Magnitus: However, in most games, there are laws of diminishing returns with stats so you usually don't want to put all your points in a single one (usually, but not always).
That's not always the case.
In Final Fantasy 10, for example, physical damage scales with Strength cubed, while magic damage scales with Magic squared. As a result, the higher the stat, the bigger the bonus from getting another point. (This is also part of the reason why offensive magic is pointless in the postgame.)
(Speed is somewhat odd in FF10, as there are certain breakpoints where one point makes a huge difference, but then you can get a significant difference without any change.)
Or, we can look at Advanced Dungeons & Dragons, which has some really strange rules regarding stats. There may be no difference between 6 and 14, yet the difference between 18 and 19 can be massive (it is with Strength, which also has those weird "exceptional strength" rules).
I could also mention something like Chrono Trigger's Magic Defense. Magic Defense is a percentage reduction; the difference between 10 and 11 likely won't be noticeable, while 99 means you take half the damage you took with only 98. In other words, increasing the stat is more useful when it's already high. We also see that with physical damage reduction in Stranger of Sword City, where it's likely not worth optimizing until you can get it close to the limit of 90%.

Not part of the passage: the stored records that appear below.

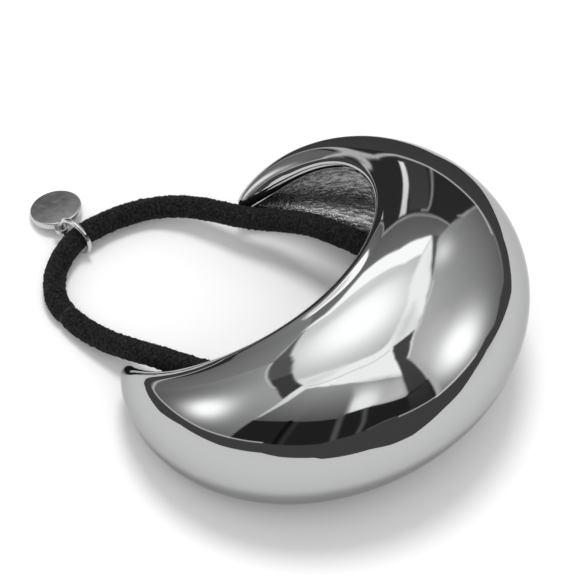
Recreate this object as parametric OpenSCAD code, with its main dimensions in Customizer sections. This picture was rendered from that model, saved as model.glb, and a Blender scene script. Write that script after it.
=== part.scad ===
// Ponytail cuff: a hollow domed metal cuff on an elastic loop, with a small
// disc charm on a jump ring. Millimetres. The cuff lies on its side as it rests
// by itself on a table: +Z up, the dome towards +X, the open side towards -X,
// and the origin on the table under the middle of the cuff's box.

/* [Cuff] */
// Radius of the two rims, round the centre of the cuff
rim_r = 23.5; // [21:0.5:28]
// Angle from the middle of the cuff to each tip
arm_angle = 127; // [105:1:132]
// Depth of the hollow section at the middle, from the rims to the dome
mid_depth = 22.5; // [18:0.5:27]
// Depth of the section where an arm ends
tip_depth = 3.5; // [3:0.5:6]
// Height of the section at the middle, from rim to rim
mid_height = 36; // [30:1:42]
// Height of the section where an arm ends
tip_height = 5; // [4:0.5:9]
// Thickness of the cast wall
wall = 1; // [0.8:0.1:1.3]
// Half the sweep of the section at the middle, where 90 is half an ellipse
mid_sweep = 92; // [88:1:98]
// Half the sweep of the section at the tips, where 180 is closed
tip_sweep = 155; // [120:5:160]
// Lean of the sections at the tips, which rounds the noses past the rims
tip_lean = 1.2; // [0:0.1:1.5]
// Tilt at which the cuff balances on its two arms
rest_tilt = 17; // [14:0.5:20]

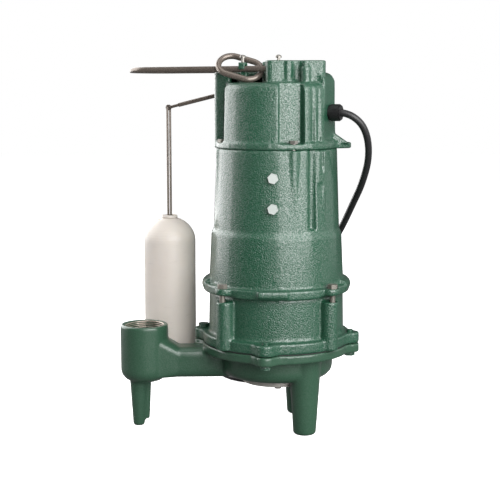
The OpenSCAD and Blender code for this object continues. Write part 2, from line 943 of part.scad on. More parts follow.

bler144: Edit - but yes, in the context of when Wasteland was made, initiative does make more sense than frequency of action. That said, if ranged resolves simultaneously, does speed have any value at all, or is it only useful for melee?
I believe it's only useful for melee in Wasteland.
Your characters can do lots of damage in melee, so enemies die quickly if you can get to them; the problem is that getting close enough to enemies that use ranged attacks can be a problem, and even then you still get hurt (and possibly knocked unconscious) before you get a chance to act; no amount of Speed will allow a melee attack before the enemies get their shots in.
bler144: I think the value depends on the larger mechanics. In an older style game, or even a modern single-turn structured game, yes having 2 attacks where everyone else gets 1 is a big swing.
But in a more real-time or continuous-turn structure it might only translate to a 10% increase in frequency of attacks, so the tradeoff of an attack that hits 10% harder vs. 10% more actions may be less clear which wins out - whereas for a support character more actions probably shakes out as the clear winner.
As Jorev notes, it's hard to say whether this is inherently good/bad, but how it is balanced within the scope of the large game mechanics.
Incidentally, in games with Wizardry or Dragon Quest style combat, there are situations where you might not want high initiative. For example, if you're fighting a boss with a strong multi-target attack, and you have a strong multi-target heal you can use each round, you're better off always acting after the enemy rather than sometimes before. (SaGa 2's late game bosses are examples of this, and in the original version, due to a bug there's no way to consistently outspeed the last couple of bosses.)